La Masseria di Castel San Pietro rischia di scomparire. E stavolta non è colpa delle ruspe dei cementificatori
'Non c'è futuro senza memoria'. È difficile non dare ragione allo scrittore Primo Levi, che ci ha fatto capire come queste due parole, futuro e memoria, siano legate indissolubilmente. La memoria di ciò che è stato va però condivisa per riuscire a guardare avanti tutti insieme. Niente a che vedere con la nostalgia o il passatismo, sia chiaro. Anche una realtà come quella del Mendrisiotto, del resto, parla attraverso le sue testimonianze del tempo andato. Lì affondano le radici e l'identità di una regione che in questi anni ha cercato di non dimenticare le vestigia delle sue origini. Ripartendo dalla sua storia.
Certo, non sempre il Distretto c'è riuscito, e l'ultimo esempio di un mancato salvataggio è proprio quello della Masseria di Vigino che, a Castel San Pietro, rischia di andare perduta per sempre. Sgombriamo però subito il campo: questa volta non se ne può fare una colpa alle istituzioni e alla politica locali. A loro va riconosciuto, infatti, il merito di averci provato; e non solo nel caso di questo bene storico e culturale protetto che ci riporta alla prima metà del XV secolo. Senza una visione e amministratori lungimiranti oggi non potremmo godere di oasi verdi nel bel mezzo di un territorio molto urbanizzato (il Parco delle Gole della Breggia e il Parco della Valle della Motta), non avremmo riscoperto le cave di marmo di Arzo e non avremmo la certezza che le antiche Fornaci di Riva San Vitale torneranno a vivere. In questi angoli del Distretto proprio le buone pratiche della politica e la buona volontà degli enti locali, ma pure cantonali (anche a investire risorse finanziarie), hanno dato i loro frutti, che sono sotto gli occhi di tutti. Per trattenere storia e memoria qualche anno fa - nel 2002-2003 - si arrivò persino a impacchettare pezzo dopo pezzo e a spedire al Museo svizzero all'aperto del Ballenberg il complesso rurale de 'La Pobbia' di Novazzano pur di non rischiare di veder scomparire quel pezzo di mondo antico. Una scelta che in quei giorni non convinse tutti, ma che a distanza di tempo ha aiutato a conservare la memoria del territorio (seppur fuori cantone).

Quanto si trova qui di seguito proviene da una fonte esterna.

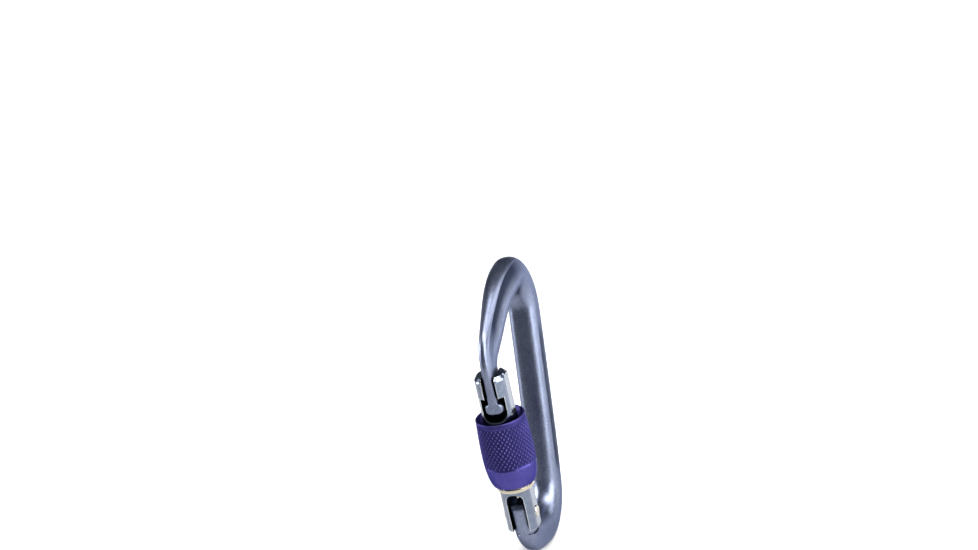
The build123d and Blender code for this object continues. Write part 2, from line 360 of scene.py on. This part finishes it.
def bar_section(distance, total, centre, direction):
    """Points round the bar at one station, and how deep in a channel each of them lies."""
    from_rivet = distance - TANG_TOP
    outwards, inwards, outer_rim, inner_rim, boxiness = read_table(BAR_TABLE, from_rivet)
    channel, channel_middle, width_out, width_in = read_table(CHANNEL_TABLE, from_rivet)
    inset = end_inset(min(distance, total - distance))
    if distance < TANG_FRONT_ROUNDING:
        past = TANG_FRONT_ROUNDING - distance
        outwards -= TANG_FRONT_ROUNDING - math.sqrt(TANG_FRONT_ROUNDING ** 2 - past ** 2)
    if distance > total / 2:
        head = head_half_width(centre.y)
        outer_rim, inner_rim = max(outer_rim, head), max(inner_rim, head)
    outwards, inwards = outwards - inset, inwards - inset
    normal = Vector((-direction.y, direction.x))
    points, hollows = [], []
    for index in range(POINTS_AROUND):
        angle = 2 * math.pi * index / POINTS_AROUND
        cosine, sine = math.cos(angle), math.sin(angle)
        reach = math.copysign(abs(cosine) ** (2 / boxiness), cosine)
        reach *= outwards if cosine > 0 else inwards
        share = (reach + inwards) / (outwards + inwards)
        across = inner_rim + (outer_rim - inner_rim) * share - inset
        side = abs(sine) ** (2 / boxiness) * across
        past_middle = reach - channel_middle
        offset = past_middle / (width_out if past_middle > 0 else width_in)
        side -= channel * smoothstep(1.0, CHANNEL_FLOOR, abs(offset))
        full_depth = 0.7 if offset > 0 else 0.25
        hollows.append(min(1.0, channel) * smoothstep(0.95, full_depth, abs(offset)))
        spot = centre + normal * reach
        if distance < total / 2:
            edge = smoothstep(0, SHOULDER_EDGE, spot.length - SHOULDER_RADIUS)
            wall = TANG_HALF_WIDTH + (SHOULDER_RADIUS - spot.length) / SHOULDER_SLOPE
            allowed = max(wall, TANG_HALF_WIDTH + edge * (across - TANG_HALF_WIDTH))
            slim = abs(sine) ** (2 / boxiness) * (TANG_HALF_WIDTH - inset)
            in_the_clear = smoothstep(0, SHOULDER_EDGE, allowed - TANG_HALF_WIDTH)
            side = slim + (max(slim, min(side, allowed)) - slim) * in_the_clear
        rise = CAM_RISE * max(0.0, -reach) * smoothstep(2.0, 0.0, distance)
        points.append((spot.x, math.copysign(side, sine), spot.y + rise))
    return points, hollows


def build_body():
    """The forged ring with its channels, hinge tang and nose, swept as one skin."""
    pieces = path_pieces()
    total = sum(piece[3] for piece in pieces)
    verts, hollows = [], []
    distances = station_distances(total)
    for distance in distances:
        centre, direction = ring_at(pieces, distance)
        points, depths = bar_section(distance, total, centre, direction)
        verts += points
        hollows += depths
    faces = ring_faces(len(distances), POINTS_AROUND)
    faces.append(tuple(reversed(range(POINTS_AROUND))))
    last = (len(distances) - 1) * POINTS_AROUND
    faces.append(tuple(range(last, last + POINTS_AROUND)))
    body = make_object("ring_body", verts, faces)
    store_hollows(body, hollows)
    return body


# --- Locking sleeve ---------------------------------------------------------------------
def knurl_height(across, up):
    """0 in the grooves and 1 on the diamonds' tops, for places counted in diamonds."""
    heights = []
    for phase in (across + up, across - up):
        heights.append(abs(2 * (phase % 1.0) - 1))
    return min(1.0, KNURL_STEEPNESS * (1 - max(heights)))


def sleeve_rows(pitch):
    """Rings of the sleeve's skin: height, radius or None on the outline, and knurl depth."""
    foot, rows = SLEEVE_OUTLINE[0][1] - FOOT_ROUNDING, []
    for share in (0.0, 0.15, 0.35, 0.6, 1.0):
        flare = FOOT_ROUNDING * math.sqrt(1 - (1 - share) ** 2)
        rows.append((SLEEVE_BOTTOM + FOOT_ROUNDING * share, foot + flare, 0.0))
    height = SLEEVE_BOTTOM + FOOT_ROUNDING + 0.4
    while height < KNURL_BOTTOM:
        rows.append((height, None, 0.0))
        height += ROW_STEP
    for step in range(KNURLS_UP * KNURL_SAMPLES + 1):
        ends = min(step, KNURLS_UP * KNURL_SAMPLES - step) / KNURL_SAMPLES
        depth = KNURL_DEPTH * smoothstep(-0.1, 0.45, ends)
        rows.append((KNURL_BOTTOM + step * pitch / KNURL_SAMPLES, None, depth))
    rows += [(height, None, 0.0) for height in RIM_HEIGHTS]
    low, inside = SLEEVE_TOP - RIM_ROUNDING, SLEEVE_OUTLINE[-1][1] - RIM_ROUNDING
    for share in (0.0, 0.3, 0.7, 1.0):
        turn = math.pi / 2 * share
        rows.append((low + RIM_ROUNDING * math.sin(turn), inside + RIM_ROUNDING * math.cos(turn), 0.0))
    inner = (
        (SLEEVE_TOP, COUNTERBORE_RADIUS + MOUTH_CHAMFER),
        (SLEEVE_TOP - MOUTH_CHAMFER, COUNTERBORE_RADIUS),
        (COUNTERBORE_BOTTOM + BORE_CHAMFER, COUNTERBORE_RADIUS),
        (COUNTERBORE_BOTTOM, COUNTERBORE_RADIUS - BORE_CHAMFER),
        (COUNTERBORE_BOTTOM, SLEEVE_BORE + BORE_CHAMFER),
        (COUNTERBORE_BOTTOM - BORE_CHAMFER, SLEEVE_BORE),
        (SLEEVE_BOTTOM + FOOT_CHAMFER, SLEEVE_BORE),
        (SLEEVE_BOTTOM, SLEEVE_BORE + FOOT_CHAMFER),
    )
    return rows + [(height, radius, 0.0) for height, radius in inner]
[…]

E allora si fatica a comprendere come mai l''Operazione Vigino' non sia andata in porto. Come è possibile che un bene di proprietà del Cantone - quindi dello Stato, ergo di tutti noi - iscritto dal 2007 nell'Inventario cantonale dei beni culturali protetti - dunque tutelato e vincolato - venga lasciato al suo degrado? Eppure l'opportunità di lanciare un salvagente c'era (come abbiamo riferito da queste colonne): l'Ente regionale per lo sviluppo (Ers) e il Comune di Castello erano pronti a prenderlo al volo. Bisognava però accettare di cedere il passo e la missione a un privato - una 'facoltosa famiglia', come l'ha definita lo stesso Consiglio di Stato -, peraltro disponibile a sottostare alle condizioni e a seguire l'ente pubblico nel progetto di recupero: farne una 'Maison du terroir' aperta al pubblico. Invece, il governo cantonale ha dato l'impressione di essere ben disposto ma solo a parole. Anzi, all'Ers pensano proprio che non l'abbia raccontata giusta. Anche perché il progetto lo si conosceva bene a Palazzo delle Orsoline, e sin dall'inizio. Come si era a conoscenza della decisione del privato di abbandonare il campo; perché è il Cantone ad aver alzato troppo il prezzo, ingoiandosi la parola data agli enti locali. Difficile ora pensare si possa fare marcia indietro. E ancora di più accettare che la memoria di Vigino possa essere cancellata, stavolta non dalle ruspe dei cementificatori, bensì da uno Stato volubile.